The new “Universal Offers” programme developed by the Society of Chief Librarians and partners including Arts Council England and The Reading Agency will see people with mild to moderate mental health concerns ranging from anxiety to depression prescribed self-help books which they can borrow from their local public library.

The problem is not with the scheme. There is a an increasing amount of evidence to show that this kind of self-help works, the latest being research published in the journal Plos One which showed that people who used these methods over a year had measurably lower levels of depression.

Of course self-help books are no substitute for already existing treatments or appropriate for use in more serious cases. However anyone who has been given a referral for therapy or psychiatric treatment will know the wait between the trip to GP and getting treatment can be weeks, even months. Treating mental illness is never quick and anything that can help assist and support during those interim waits should be applauded.

The issue here is not that these organisations have gone above and beyond to support those in need. The big problem is the gaps in the system this scheme is plugging. Gaps that have been allowed to exist because of repeated government cuts, to health spending, to local authorities and to charities.

While the idea will be supported by the Department of Health and DCMS, it was paid for and launched by a number of organisations who are already juggling their own financial demands. Among those in attendance at the official launch was Tory culture minister Ed Vaizey who hailed the programme as “fantastic” and was keen to stress that libraries played an “essential” part in our communities. Poor you, then, if you are prescribed a self-help book but your local booklender was one of the staggering 200 UK public libraries that closed in 2012.

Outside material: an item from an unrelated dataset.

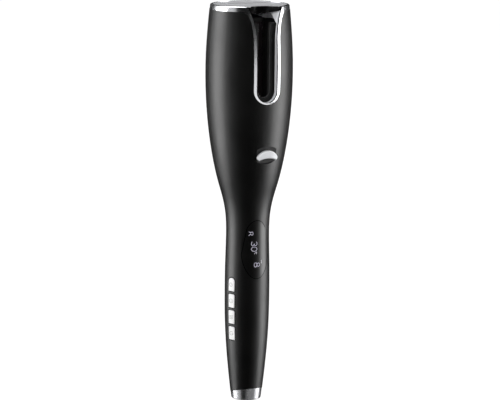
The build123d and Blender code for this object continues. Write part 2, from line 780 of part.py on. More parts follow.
with BuildPart() as motor_can:
    with BuildSketch(Plane.XY.offset(motor_bottom + 1.5)):
        with Locations(motor_place):
            Circle(motor_radius)
    extrude(amount=lower_plate - motor_bottom - 1.5)
    with BuildSketch(Plane.XY.offset(motor_bottom + 1.5)):
        with Locations(motor_place):
            Circle(motor_radius - 0.7)
    extrude(amount=lower_plate - motor_bottom - 3.0, mode=Mode.SUBTRACT)
    with BuildSketch(Plane.XY.offset(lower_plate)):
        with Locations(motor_place):
            Circle(shaft_radius + running_fit)
        with Locations(*motor_screw_places):
            Circle(1.0)
    extrude(amount=-1.5, mode=Mode.SUBTRACT)
motor_can.part.label = "motor_can"
export_step(motor_can.part, "parts/motor_can.step")

with BuildPart() as motor_end_cap:
    with BuildSketch(Plane.XY.offset(motor_bottom)):
        with Locations(motor_place):
            Circle(motor_radius)
            Circle(shaft_radius + running_fit, mode=Mode.SUBTRACT)
    extrude(amount=1.5)
motor_end_cap.part.label = "motor_end_cap"
export_step(motor_end_cap.part, "parts/motor_end_cap.step")

with BuildPart() as motor_magnets:
    with BuildSketch(Plane.XY.offset(motor_bottom + 4)):
        with Locations(motor_place):
            Circle(motor_radius - 0.7)
            Circle(motor_radius - 2.0, mode=Mode.SUBTRACT)
            Rectangle(40, 6, mode=Mode.SUBTRACT)
    extrude(amount=16)
motor_magnets.part.label = "motor_magnets"
export_step(motor_magnets.part, "parts/motor_magnets.step")

with BuildPart() as motor_screws:
    with BuildSketch(Plane.XY.offset(lower_plate + plate_thickness)):
        with Locations(*motor_screw_places):
            Circle(1.6)
    extrude(amount=0.4)
    with BuildSketch(Plane.XY.offset(lower_plate + plate_thickness)):
        with Locations(*motor_screw_places):
            Circle(1.0)
    extrude(amount=-plate_thickness - 1.5)
motor_screws.part.label = "motor_screws"
export_step(motor_screws.part, "parts/motor_screws.step")

with BuildPart() as motor_rotor:
    with BuildSketch(Plane.XY.offset(motor_bottom - 0.6)):
        with Locations(motor_place):
            Circle(shaft_radius)
    extrude(amount=lower_layer + layer_height + 0.4 - motor_bottom + 0.6)
    with BuildSketch(Plane.XY.offset(motor_bottom + 5)):
        with Locations(motor_place):
            Circle(motor_radius - 2.6)
    extrude(amount=14)
motor_rotor.part.label = "motor_rotor"
export_step(motor_rotor.part, "parts/motor_rotor.step")

with BuildPart() as motor_pinion:
    draw_gear(motor_pinion_teeth, train_module, motor_pinion_phase, motor_place, lower_layer, layer_height)
    with BuildSketch(Plane.XY.offset(lower_layer)):
        with Locations(motor_place):
            Circle(shaft_radius)
    extrude(amount=layer_height, mode=Mode.SUBTRACT)
motor_pinion.part.label = "motor_pinion"
export_step(motor_pinion.part, "parts/motor_pinion.step")


# ------------------------------------------------------------------ cells and boards
for cell_name, (cell_y, cell_bottom) in (("battery_cell_lower", lower_cell),
                                         ("battery_cell_upper", upper_cell)):
    with BuildPart() as battery_cell:
        with BuildSketch(Plane.XY.offset(cell_bottom)):
            with Locations((0, cell_y)):
                Circle(cell_radius)
        extrude(amount=cell_length - 1.0)
        fillet(battery_cell.edges().group_by(Axis.Z)[-1], 0.8)
        with BuildSketch(Plane.XY.offset(cell_bottom + cell_length - 1.0)):
            with Locations((0, cell_y)):
                Circle(3.2)
        extrude(amount=1.0)
    battery_cell.part.label = cell_name
    export_step(battery_cell.part, f"parts/{cell_name}.step")

lower_top = lower_cell[1] + cell_length
upper_top = upper_cell[1] + cell_length
with BuildPart() as battery_tabs:
    # Nickel strips: below the lower cell, between the cells and above the upper cell
    with BuildSketch(Plane.XY.offset(lower_cell[1] - 0.4)):
        with Locations((0, lower_cell[0])):
            Rectangle(5, 8)
    extrude(amount=0.4)
    with BuildSketch(Plane.XY.offset(10.0)):
        with Locations((0, charge_board_back + 0.15)):
            Rectangle(4, 0.3)
    extrude(amount=lower_cell[1] - 0.4 - 10.0)
    with BuildSketch(Plane.XY.offset(lower_top)):
        with Locations((0, lower_cell[0] + 1)):
            Rectangle(5, 5)
    extrude(amount=upper_cell[1] - lower_top)
    with BuildSketch(Plane.XY.offset(upper_top)):
        with Locations((0, -2.3)):
            Rectangle(2.4, 11.6)
    extrude(amount=0.3)
    with BuildSketch(Plane.XY.offset(upper_top)):
        with Locations((0, board_back + 0.15)):
            Rectangle(2.4, 0.3)
    extrude(amount=-4)
battery_tabs.part.label = "battery_tabs"
export_step(battery_tabs.part, "parts/battery_tabs.step")

with BuildPart() as battery_cradle:
    with BuildSketch(Plane.XY.offset(cradle_bottom)):
        with GridLocations(2 * rail_middle, 0, 2, 1):
            with Locations((0, 2.1)):
                Rectangle(0.7, 2.6)
    extrude(amount=cradle_top - cradle_bottom)
    with BuildSketch(Plane.XY.offset(cradle_bottom)):
        with Locations((0, 2.1)):
            Rectangle(2 * rail_middle, 2.6)
        Circle(8.0)
        with Locations((0, charge_board_back + 0.15)):
            Rectangle(4.4, 0.7, mode=Mode.SUBTRACT)
    extrude(amount=1.4)
    with BuildSketch(Plane.XY.offset(cradle_top)):
        Circle(14.0)
        with Locations((0, -11.5)):
            Rectangle(40, 10, mode=Mode.SUBTRACT)
    extrude(amount=1.5)
battery_cradle.part.label = "battery_cradle"
export_step(battery_cradle.part, "parts/battery_cradle.step")

with BuildPart() as charge_board:
    with BuildSketch(Plane.XY.offset(2.2)):
        with Locations((0, 1.63 + 0.5)):
            Rectangle(12.6, 1.0)
    extrude(amount=10.8)
    with BuildSketch(Plane.XZ.offset(-charge_board_back)):
        with Locations((-3.4, 6.2)):
            Rectangle(3, 3)
    extrude(amount=-1.0)
charge_board.part.label = "charge_board"
export_step(charge_board.part, "parts/charge_board.step")

with BuildPart() as main_board:
    with BuildSketch(Plane.XY.offset(board_low)):
        with Locations((0, (board_front + board_back) / 2)):
            Rectangle(17, board_back - board_front)
    extrude(amount=board_high - board_low)
    # Controller, drivers and a coil on the front
    with BuildSketch(Plane.XZ.offset(-board_front)):
        with Locations((0, 70.0)):
            Rectangle(7, 7)
        with Locations((-4, 56.0)):
            Rectangle(4, 5)
        with Locations((4, 56.0)):
            Circle(2.4)
    extrude(amount=1.2)
main_board.part.label = "main_board"
export_step(main_board.part, "parts/main_board.step")

with BuildPart() as board_screws:
    with BuildSketch(Plane.XZ.offset(-board_back)):
        with Locations(*post_places):
            Circle(1.1)
    extrude(amount=-0.5)
board_screws.part.label = "board_screws"
export_step(board_screws.part, "parts/board_screws.step")

with BuildPart() as link_ribbon:
    # Flat cable from the charge board to the main board, in front of the lower cell
    with BuildSketch(Plane.XY.offset(13.0)):
        with Locations((0, -3.0)):
            Rectangle(5, 11.0)
    extrude(amount=0.3)
    with BuildSketch(Plane.XY.offset(13.0)):
        with Locations((0, -8.35)):
            Rectangle(5, 0.3)
    extrude(amount=board_low - 13.0)
link_ribbon.part.label = "link_ribbon"
export_step(link_ribbon.part, "parts/link_ribbon.step")

with BuildPart() as heater_leads:
    for side in (-1, 1):
        x = side * lead_places[1][0]
        wire_run([(x, -8.5, board_high), (x, -8.5, 160.0), (x, lead_places[1][1], 172.0),
                  (x, lead_places[1][1], core_low)], 6.0, 0.7)
heater_leads.part.label = "heater_leads"
export_step(heater_leads.part, "parts/heater_leads.step")

with BuildPart() as motor_leads:
    for side in (-1, 1):
        x = side * 5.6
        wire_run([(x, motor_y, motor_bottom), (x, motor_y, 153.2), (x, -8.5, 153.2),
                  (x, -8.5, board_high)], 2.2, 0.6)
motor_leads.part.label = "motor_leads"
export_step(motor_leads.part, "parts/motor_leads.step")


# ------------------------------------------------------------------ display
with BuildPart() as display_window:
    with BuildSketch(Plane.XZ.offset(8)):
        with Locations((0, window_middle)):
            Ellipse(window_half_width, window_half_height)
    extrude(amount=12)
    add(outer_form, mode=Mode.INTERSECT)
    add(cavity_form, mode=Mode.SUBTRACT)
display_window.part.label = "display_window"
export_step(display_window.part, "parts/display_window.step")

with BuildPart() as display_panel:
    with BuildSketch(Plane.XZ.offset(-board_front)):
        with Locations((0, window_middle)):
            Rectangle(12.4, 34)
    extrude(amount=2.6)
display_panel.part.label = "display_panel"
export_step(display_panel.part, "parts/display_panel.step")


# ------------------------------------------------------------------ side keys
with BuildPart() as key_board:
    with BuildSketch(side_plane(key_azimuth, key_group_middle, key_board_distance)):
        Rectangle(7.0, key_pitch * key_count + 3)
    extrude(amount=0.8)
key_board.part.label = "key_board"
export_step(key_board.part, "parts/key_board.step")

with BuildPart() as key_switches:
    for middle in key_middles:
        with BuildSketch(side_plane(key_azimuth, middle, key_board_distance + 0.8)):
            Rectangle(3.4, 3.4)
        extrude(amount=1.0)
        with BuildSketch(side_plane(key_azimuth, middle, key_board_distance + 1.8)):
            Circle(0.8)
        extrude(amount=0.3)
key_switches.part.label = "key_switches"
export_step(key_switches.part, "parts/key_switches.step")

for index, middle in enumerate(key_middles):
    with BuildPart() as side_key:
        with BuildSketch(side_plane(key_azimuth, middle, flange_distance)):
            draw_key(0, index)
        extrude(amount=8)
        add(key_face_form, mode=Mode.INTERSECT)
        outer_face = side_key.faces().sort_by(Axis(origin=(0, 0, 0),
                                                   direction=side_plane(key_azimuth, 0).z_dir))[-1]
        fillet(outer_face.edges(), key_edge)
        with BuildSketch(side_plane(key_azimuth, middle, flange_distance)):
            Rectangle(6.6, key_height + 1.2)
        extrude(amount=0.8)
    side_key.part.label = f"side_key_{index + 1}"
    export_step(side_key.part, f"parts/side_key_{index + 1}.step")


# ------------------------------------------------------------------ curl button
with BuildPart() as button_dome:
    # Ball that gives the curl button its domed face
    with Locations((button_middle_x, button_face_radius - button_front, button_dome_height)):
        Sphere(button_face_radius)

with BuildPart() as curl_button:
    with BuildSketch(Plane.XZ.offset(pad_back - 1)):
        draw_bean(0)
    extrude(amount=12)
    add(button_dome.part, mode=Mode.INTERSECT)
    fillet(curl_button.faces().sort_by(Axis.Y)[0].edges(), button_edge)
    with BuildSketch(Plane.XZ.offset(pad_back - 1.5)):
        draw_bean(flange_margin)
    extrude(amount=1.2)
curl_button.part.label = "curl_button"
export_step(curl_button.part, "parts/curl_button.step")

with BuildPart() as curl_switch_board:
    with BuildSketch(Plane.XZ.offset(switch_board_front - 1.0)):
        with Locations((button_middle_x, 173.8)):
            Rectangle(16, 15)
    extrude(amount=1.0)
curl_switch_board.part.label = "curl_switch_board"
export_step(curl_switch_board.part, "parts/curl_switch_board.step")

with BuildPart() as curl_switch:
    with BuildSketch(Plane.XZ.offset(switch_board_front)):
        with Locations((button_middle_x, switch_middle)):
            Rectangle(6, 6)
    extrude(amount=1.8)
    with BuildSketch(Plane.XZ.offset(switch_board_front + 1.8)):
        with Locations((button_middle_x, switch_middle)):
            Circle(1.6)
    extrude(amount=0.4)
curl_switch.part.label = "curl_switch"
export_step(curl_switch.part, "parts/curl_switch.step")
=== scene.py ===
"""An automatic hair curler: its finishes, printed and lit marks, studio and camera, round the CAD frame.

Metres throughout, in the frame's own axes: +Z up the handle and the front towards -Y.
"""

import math

import bpy
from mathutils import Matrix, Vector
from mathutils.bvhtree import BVHTree


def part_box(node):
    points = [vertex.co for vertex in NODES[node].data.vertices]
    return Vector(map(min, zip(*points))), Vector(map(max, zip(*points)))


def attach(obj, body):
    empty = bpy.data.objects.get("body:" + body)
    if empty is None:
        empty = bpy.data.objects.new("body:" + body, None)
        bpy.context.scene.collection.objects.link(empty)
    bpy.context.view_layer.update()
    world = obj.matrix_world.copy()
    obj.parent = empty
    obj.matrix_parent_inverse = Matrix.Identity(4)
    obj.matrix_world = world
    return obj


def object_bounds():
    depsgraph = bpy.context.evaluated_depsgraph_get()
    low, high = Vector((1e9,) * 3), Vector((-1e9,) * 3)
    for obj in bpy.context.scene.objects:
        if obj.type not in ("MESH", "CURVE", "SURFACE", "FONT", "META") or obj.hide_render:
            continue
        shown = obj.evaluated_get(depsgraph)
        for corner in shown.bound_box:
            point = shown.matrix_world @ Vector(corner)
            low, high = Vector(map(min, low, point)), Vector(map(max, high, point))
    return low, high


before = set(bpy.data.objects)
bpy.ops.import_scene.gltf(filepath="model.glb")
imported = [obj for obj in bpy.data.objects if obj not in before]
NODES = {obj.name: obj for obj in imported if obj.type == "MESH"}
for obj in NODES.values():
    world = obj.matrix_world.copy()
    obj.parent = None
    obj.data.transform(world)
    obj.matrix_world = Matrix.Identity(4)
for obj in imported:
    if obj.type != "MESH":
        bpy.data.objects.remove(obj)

CAD_LOW, CAD_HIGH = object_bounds()
MM = 0.001

# Camera
VIEW_AZIMUTH = math.radians(-25.5)  # from the front, round towards the object's left
VIEW_REACH = 1.4906                 # level distance from the object's axis
VIEW_DIP = math.radians(10.1)       # how far the camera looks down
AIM_HEIGHT = 0.1423
AIM_ASIDE = 1.5 * MM
CAMERA_ROLL = math.radians(0.58)
LENS_MM = 155.46
SENSOR_MM = 36.0

# Display marks
DISPLAY_NODE = "display_window"
DIGIT_TALL = 4.3 * MM
DIGIT_WIDE = 3.0 * MM
DIGIT_STROKE = 0.25 * MM
DISPLAY_GLOW = (0.60, 0.57, 0.80)

# Keys and their marks
KEY_AZIMUTH = math.radians(-69.0)
KEY_TALL = 9.5 * MM
KEY_WIDE = 5.4 * MM
KEY_CORNER = 0.9 * MM
KEY_COUNT = 4
KEY_MARK_STROKE = 0.32 * MM
KEY_MARK_SIZE = 2.9 * MM

MARK_LIFT = 0.03 * MM
MARK_THICKNESS = 0.05 * MM
MARK_STEP = 0.25 * MM

# Level directions, and up
TOWARDS_CAMERA = Vector((math.sin(VIEW_AZIMUTH), -math.cos(VIEW_AZIMUTH), 0))
CAMERA_RIGHT = Vector((math.cos(VIEW_AZIMUTH), math.sin(VIEW_AZIMUTH), 0))
UP = Vector((0, 0, 1))


# ---------------------------------------------------------------- finishes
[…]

While it can be easy to be taken in by ministers patting themselves on the back, it’s important to remember this coalition was the first government to cut mental health spending in over a decade despite pledging to place it at the top of their priorities. Recent research from the Care Quality Commission noted that around 23 per cent of illnesses that people suffer in England are attributed to a mental health problems. Other studies, including one from the Mental Health Policy Group at the London Group of Economics, place that estimate much higher suggesting that it is around 50 per cent in those under 65.

In other bleak news UK prescriptions for antidepressants such as Prozac and Seroxat rose by nearly 4million in 2011 and the figures from Office for National Statistics published within the last fortnight show suicide rates in the UK have “increased significantly”.

Now, mental illnesses are complex and caused by and exacerbated by a myriad of biological and environmental reasons. However, it doesn’t take a genius, psychiatrist or doctor to see that rising unemployment, welfare changes, widespread poverty, unmanageable living costs and constant reports of economic crisis aren’t the most happy-making of circumstances.

In a speech last October, Labour leader Ed Miliband said this was “the biggest unaddressed health challenge of our age” while the World Health Organisation predicts that by 2030, depression will be the leading cause of disease around the world. As the situation worsens it is time the government put its money where its mouth is on mental health policy - instead of leaving it to the librarians and the mentally ill to fix for themselves.